[Start Collected data]

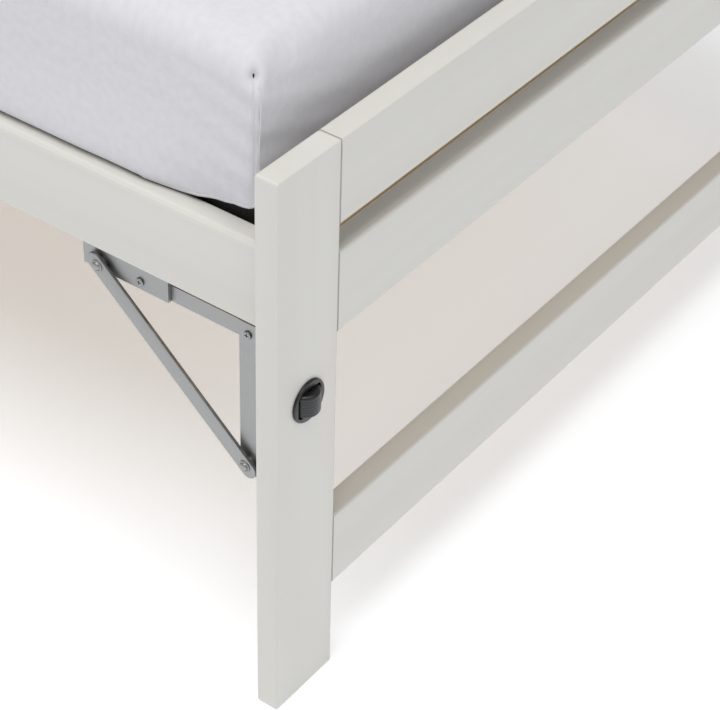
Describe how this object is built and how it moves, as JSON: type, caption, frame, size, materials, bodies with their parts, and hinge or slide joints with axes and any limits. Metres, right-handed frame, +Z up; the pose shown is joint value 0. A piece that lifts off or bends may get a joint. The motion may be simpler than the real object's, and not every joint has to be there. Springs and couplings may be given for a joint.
{
  "type": "trundle bed",
  "caption": "Low single bed with slatted base and mattress; both end frames fold flat under the base on steel linkages and then roll on recessed rollers.",
  "frame": {"origin": "centre of the footprint, on the floor", "axes": "+X along the bed towards the foot end, +Y towards its right side, +Z up"},
  "size_m": [1.989, 0.96, 0.5716],
  "materials": {
    "painted_wood": "satin off-white paint on planed pine",
    "bare_wood": "planed bare pine",
    "steel": "satin zinc plate",
    "roller_plastic": "moulded black nylon",
    "mattress_cover": "smooth fine cotton sheet over a dark mattress cover"
  },
  "bodies": {
    "base": {"mattress": "mattress_cover", "left_side_rail": "painted_wood", "left_slat_ledge": "painted_wood", "right_side_rail": "painted_wood", "right_slat_ledge": "painted_wood", "foot_cross_rail": "painted_wood", "head_cross_rail": "painted_wood", "slat_01": "bare_wood", "slat_02": "bare_wood", "slat_03": "bare_wood", "slat_04": "bare_wood", "slat_05": "bare_wood", "slat_06": "bare_wood", "slat_07": "bare_wood", "slat_08": "bare_wood", "slat_09": "bare_wood", "slat_10": "bare_wood", "slat_11": "bare_wood", "foot_left_rail_bracket": "steel", "foot_left_rail_pivot_pin": "steel", "foot_right_rail_bracket": "steel", "foot_right_rail_pivot_pin": "steel", "head_left_rail_bracket": "steel", "head_left_rail_pivot_pin": "steel", "head_right_rail_bracket": "steel", "head_right_rail_pivot_pin": "steel"},
    "foot_frame": {"foot_top_board": "painted_wood", "foot_second_board": "painted_wood", "foot_stretcher": "painted_wood", "foot_left_post": "painted_wood", "foot_left_post_angle": "steel", "foot_left_post_pivot_pin": "steel", "foot_left_roller_housing": "roller_plastic", "foot_right_post": "painted_wood", "foot_right_post_angle": "steel", "foot_right_post_pivot_pin": "steel", "foot_right_roller_housing": "roller_plastic"},
    "foot_left_link": {"foot_left_link": "steel"},
    "foot_left_strut": {"foot_left_strut": "steel"},
    "foot_left_roller": {"foot_left_roller": "roller_plastic"},
    "foot_right_link": {"foot_right_link": "steel"},
    "foot_right_strut": {"foot_right_strut": "steel"},
    "foot_right_roller": {"foot_right_roller": "roller_plastic"},
    "head_frame": {"head_top_board": "painted_wood", "head_second_board": "painted_wood", "head_stretcher": "painted_wood", "head_left_post": "painted_wood", "head_left_post_angle": "steel", "head_left_post_pivot_pin": "steel", "head_left_roller_housing": "roller_plastic", "head_right_post": "painted_wood", "head_right_post_angle": "steel", "head_right_post_pivot_pin": "steel", "head_right_roller_housing": "roller_plastic"},
    "head_left_link": {"head_left_link": "steel"},
    "head_left_strut": {"head_left_strut": "steel"},
    "head_left_roller": {"head_left_roller": "roller_plastic"},
    "head_right_link": {"head_right_link": "steel"},
    "head_right_strut": {"head_right_strut": "steel"},
    "head_right_roller": {"head_right_roller": "roller_plastic"}
  },
  "joints": [
    {"name": "foot_fold", "type": "hinge", "parent": "base", "child": "foot_left_link", "pos_m": [0.843, -0.4552, 0.3437], "axis": [0, 1, 0], "range_deg": [0, 180]},
    {"name": "foot_right_link_turn", "type": "hinge", "parent": "base", "child": "foot_right_link", "pos_m": [0.843, 0.4552, 0.3437], "axis": [0, 1, 0], "range_deg": [0, 180]},
    {"name": "foot_frame_turn", "type": "hinge", "parent": "foot_left_link", "child": "foot_frame", "pos_m": [0.943, 0, 0.3437], "axis": [0, 1, 0], "range_deg": [-90, 0]},
    {"name": "foot_left_strut_turn", "type": "hinge", "parent": "base", "child": "foot_left_strut", "pos_m": [0.8055, -0.4637, 0.3437], "axis": [0, 1, 0], "range_deg": [0, 138.9]},
    {"name": "foot_right_strut_turn", "type": "hinge", "parent": "base", "child": "foot_right_strut", "pos_m": [0.8055, 0.4637, 0.3437], "axis": [0, 1, 0], "range_deg": [0, 138.9]},
    {"name": "foot_left_roller_spin", "type": "hinge", "parent": "foot_frame", "child": "foot_left_roller", "pos_m": [0.98275, -0.445, 0.296], "axis": [0, 0, 1], "continuous": true},
    {"name": "foot_right_roller_spin", "type": "hinge", "parent": "foot_frame", "child": "foot_right_roller", "pos_m": [0.98275, 0.445, 0.296], "axis": [0, 0, 1], "continuous": true},
    {"name": "head_fold", "type": "hinge", "parent": "base", "child": "head_left_link", "pos_m": [-0.843, -0.4552, 0.3437], "axis": [0, -1, 0], "range_deg": [0, 180]},
    {"name": "head_right_link_turn", "type": "hinge", "parent": "base", "child": "head_right_link", "pos_m": [-0.843, 0.4552, 0.3437], "axis": [0, -1, 0], "range_deg": [0, 180]},
    {"name": "head_frame_turn", "type": "hinge", "parent": "head_left_link", "child": "head_frame", "pos_m": [-0.943, 0, 0.3437], "axis": [0, -1, 0], "range_deg": [-90, 0]},
    {"name": "head_left_strut_turn", "type": "hinge", "parent": "base", "child": "head_left_strut", "pos_m": [-0.8055, -0.4637, 0.3437], "axis": [0, -1, 0], "range_deg": [0, 138.9]},
    {"name": "head_right_strut_turn", "type": "hinge", "parent": "base", "child": "head_right_strut", "pos_m": [-0.8055, 0.4637, 0.3437], "axis": [0, -1, 0], "range_deg": [0, 138.9]},
    {"name": "head_left_roller_spin", "type": "hinge", "parent": "head_frame", "child": "head_left_roller", "pos_m": [-0.98275, -0.445, 0.296], "axis": [0, 0, 1], "continuous": true},
    {"name": "head_right_roller_spin", "type": "hinge", "parent": "head_frame", "child": "head_right_roller", "pos_m": [-0.98275, 0.445, 0.296], "axis": [0, 0, 1], "continuous": true}
  ],
  "couplings": [
    {"joint": "foot_right_link_turn", "follows": "foot_fold", "ratio": 1},
    {"joint": "foot_frame_turn", "follows": "foot_fold", "ratio": -0.5},
    {"joint": "foot_left_strut_turn", "follows": "foot_fold", "ratio": 0.7716},
    {"joint": "foot_right_strut_turn", "follows": "foot_fold", "ratio": 0.7716},
    {"joint": "head_right_link_turn", "follows": "head_fold", "ratio": 1},
    {"joint": "head_frame_turn", "follows": "head_fold", "ratio": -0.5},
    {"joint": "head_left_strut_turn", "follows": "head_fold", "ratio": 0.7716},
    {"joint": "head_right_strut_turn", "follows": "head_fold", "ratio": 0.7716}
  ]
}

[End Collected data]

Restate every line of the data word for word.

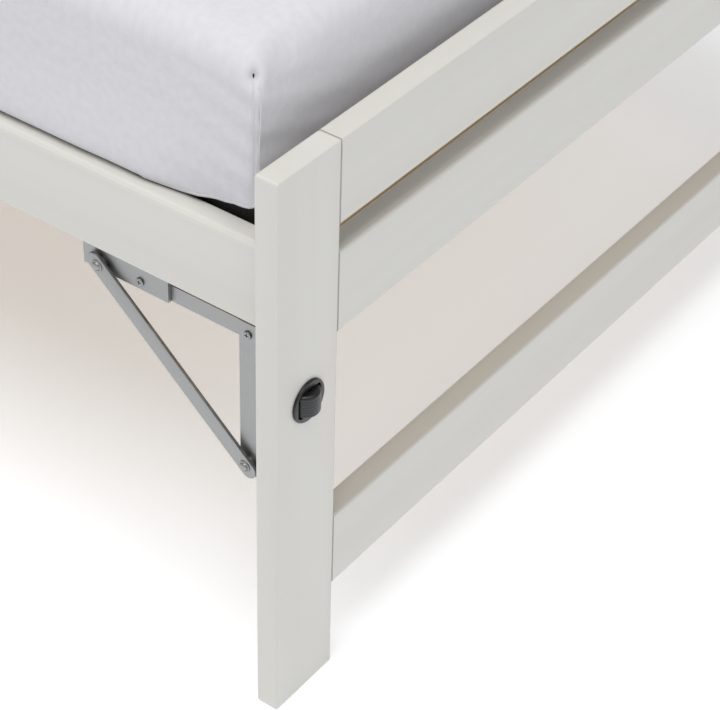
Describe how this object is built and how it moves, as JSON: type, caption, frame, size, materials, bodies with their parts, and hinge or slide joints with axes and any limits. Metres, right-handed frame, +Z up; the pose shown is joint value 0. A piece that lifts off or bends may get a joint. The motion may be simpler than the real object's, and not every joint has to be there. Springs and couplings may be given for a joint.
{
  "type": "trundle bed",
  "caption": "Low single bed with slatted base and mattress; both end frames fold flat under the base on steel linkages and then roll on recessed rollers.",
  "frame": {"origin": "centre of the footprint, on the floor", "axes": "+X along the bed towards the foot end, +Y towards its right side, +Z up"},
  "size_m": [1.989, 0.96, 0.5716],
  "materials": {
    "painted_wood": "satin off-white paint on planed pine",
    "bare_wood": "planed bare pine",
    "steel": "satin zinc plate",
    "roller_plastic": "moulded black nylon",
    "mattress_cover": "smooth fine cotton sheet over a dark mattress cover"
  },
  "bodies": {
    "base": {"mattress": "mattress_cover", "left_side_rail": "painted_wood", "left_slat_ledge": "painted_wood", "right_side_rail": "painted_wood", "right_slat_ledge": "painted_wood", "foot_cross_rail": "painted_wood", "head_cross_rail": "painted_wood", "slat_01": "bare_wood", "slat_02": "bare_wood", "slat_03": "bare_wood", "slat_04": "bare_wood", "slat_05": "bare_wood", "slat_06": "bare_wood", "slat_07": "bare_wood", "slat_08": "bare_wood", "slat_09": "bare_wood", "slat_10": "bare_wood", "slat_11": "bare_wood", "foot_left_rail_bracket": "steel", "foot_left_rail_pivot_pin": "steel", "foot_right_rail_bracket": "steel", "foot_right_rail_pivot_pin": "steel", "head_left_rail_bracket": "steel", "head_left_rail_pivot_pin": "steel", "head_right_rail_bracket": "steel", "head_right_rail_pivot_pin": "steel"},
    "foot_frame": {"foot_top_board": "painted_wood", "foot_second_board": "painted_wood", "foot_stretcher": "painted_wood", "foot_left_post": "painted_wood", "foot_left_post_angle": "steel", "foot_left_post_pivot_pin": "steel", "foot_left_roller_housing": "roller_plastic", "foot_right_post": "painted_wood", "foot_right_post_angle": "steel", "foot_right_post_pivot_pin": "steel", "foot_right_roller_housing": "roller_plastic"},
    "foot_left_link": {"foot_left_link": "steel"},
    "foot_left_strut": {"foot_left_strut": "steel"},
    "foot_left_roller": {"foot_left_roller": "roller_plastic"},
    "foot_right_link": {"foot_right_link": "steel"},
    "foot_right_strut": {"foot_right_strut": "steel"},
    "foot_right_roller": {"foot_right_roller": "roller_plastic"},
    "head_frame": {"head_top_board": "painted_wood", "head_second_board": "painted_wood", "head_stretcher": "painted_wood", "head_left_post": "painted_wood", "head_left_post_angle": "steel", "head_left_post_pivot_pin": "steel", "head_left_roller_housing": "roller_plastic", "head_right_post": "painted_wood", "head_right_post_angle": "steel", "head_right_post_pivot_pin": "steel", "head_right_roller_housing": "roller_plastic"},
    "head_left_link": {"head_left_link": "steel"},
    "head_left_strut": {"head_left_strut": "steel"},
    "head_left_roller": {"head_left_roller": "roller_plastic"},
    "head_right_link": {"head_right_link": "steel"},
    "head_right_strut": {"head_right_strut": "steel"},
    "head_right_roller": {"head_right_roller": "roller_plastic"}
  },
  "joints": [
    {"name": "foot_fold", "type": "hinge", "parent": "base", "child": "foot_left_link", "pos_m": [0.843, -0.4552, 0.3437], "axis": [0, 1, 0], "range_deg": [0, 180]},
    {"name": "foot_right_link_turn", "type": "hinge", "parent": "base", "child": "foot_right_link", "pos_m": [0.843, 0.4552, 0.3437], "axis": [0, 1, 0], "range_deg": [0, 180]},
    {"name": "foot_frame_turn", "type": "hinge", "parent": "foot_left_link", "child": "foot_frame", "pos_m": [0.943, 0, 0.3437], "axis": [0, 1, 0], "range_deg": [-90, 0]},
    {"name": "foot_left_strut_turn", "type": "hinge", "parent": "base", "child": "foot_left_strut", "pos_m": [0.8055, -0.4637, 0.3437], "axis": [0, 1, 0], "range_deg": [0, 138.9]},
    {"name": "foot_right_strut_turn", "type": "hinge", "parent": "base", "child": "foot_right_strut", "pos_m": [0.8055, 0.4637, 0.3437], "axis": [0, 1, 0], "range_deg": [0, 138.9]},
    {"name": "foot_left_roller_spin", "type": "hinge", "parent": "foot_frame", "child": "foot_left_roller", "pos_m": [0.98275, -0.445, 0.296], "axis": [0, 0, 1], "continuous": true},
    {"name": "foot_right_roller_spin", "type": "hinge", "parent": "foot_frame", "child": "foot_right_roller", "pos_m": [0.98275, 0.445, 0.296], "axis": [0, 0, 1], "continuous": true},
    {"name": "head_fold", "type": "hinge", "parent": "base", "child": "head_left_link", "pos_m": [-0.843, -0.4552, 0.3437], "axis": [0, -1, 0], "range_deg": [0, 180]},
    {"name": "head_right_link_turn", "type": "hinge", "parent": "base", "child": "head_right_link", "pos_m": [-0.843, 0.4552, 0.3437], "axis": [0, -1, 0], "range_deg": [0, 180]},
    {"name": "head_frame_turn", "type": "hinge", "parent": "head_left_link", "child": "head_frame", "pos_m": [-0.943, 0, 0.3437], "axis": [0, -1, 0], "range_deg": [-90, 0]},
    {"name": "head_left_strut_turn", "type": "hinge", "parent": "base", "child": "head_left_strut", "pos_m": [-0.8055, -0.4637, 0.3437], "axis": [0, -1, 0], "range_deg": [0, 138.9]},
    {"name": "head_right_strut_turn", "type": "hinge", "parent": "base", "child": "head_right_strut", "pos_m": [-0.8055, 0.4637, 0.3437], "axis": [0, -1, 0], "range_deg": [0, 138.9]},
    {"name": "head_left_roller_spin", "type": "hinge", "parent": "head_frame", "child": "head_left_roller", "pos_m": [-0.98275, -0.445, 0.296], "axis": [0, 0, 1], "continuous": true},
    {"name": "head_right_roller_spin", "type": "hinge", "parent": "head_frame", "child": "head_right_roller", "pos_m": [-0.98275, 0.445, 0.296], "axis": [0, 0, 1], "continuous": true}
  ],
  "couplings": [
    {"joint": "foot_right_link_turn", "follows": "foot_fold", "ratio": 1},
    {"joint": "foot_frame_turn", "follows": "foot_fold", "ratio": -0.5},
    {"joint": "foot_left_strut_turn", "follows": "foot_fold", "ratio": 0.7716},
    {"joint": "foot_right_strut_turn", "follows": "foot_fold", "ratio": 0.7716},
    {"joint": "head_right_link_turn", "follows": "head_fold", "ratio": 1},
    {"joint": "head_frame_turn", "follows": "head_fold", "ratio": -0.5},
    {"joint": "head_left_strut_turn", "follows": "head_fold", "ratio": 0.7716},
    {"joint": "head_right_strut_turn", "follows": "head_fold", "ratio": 0.7716}
  ]
}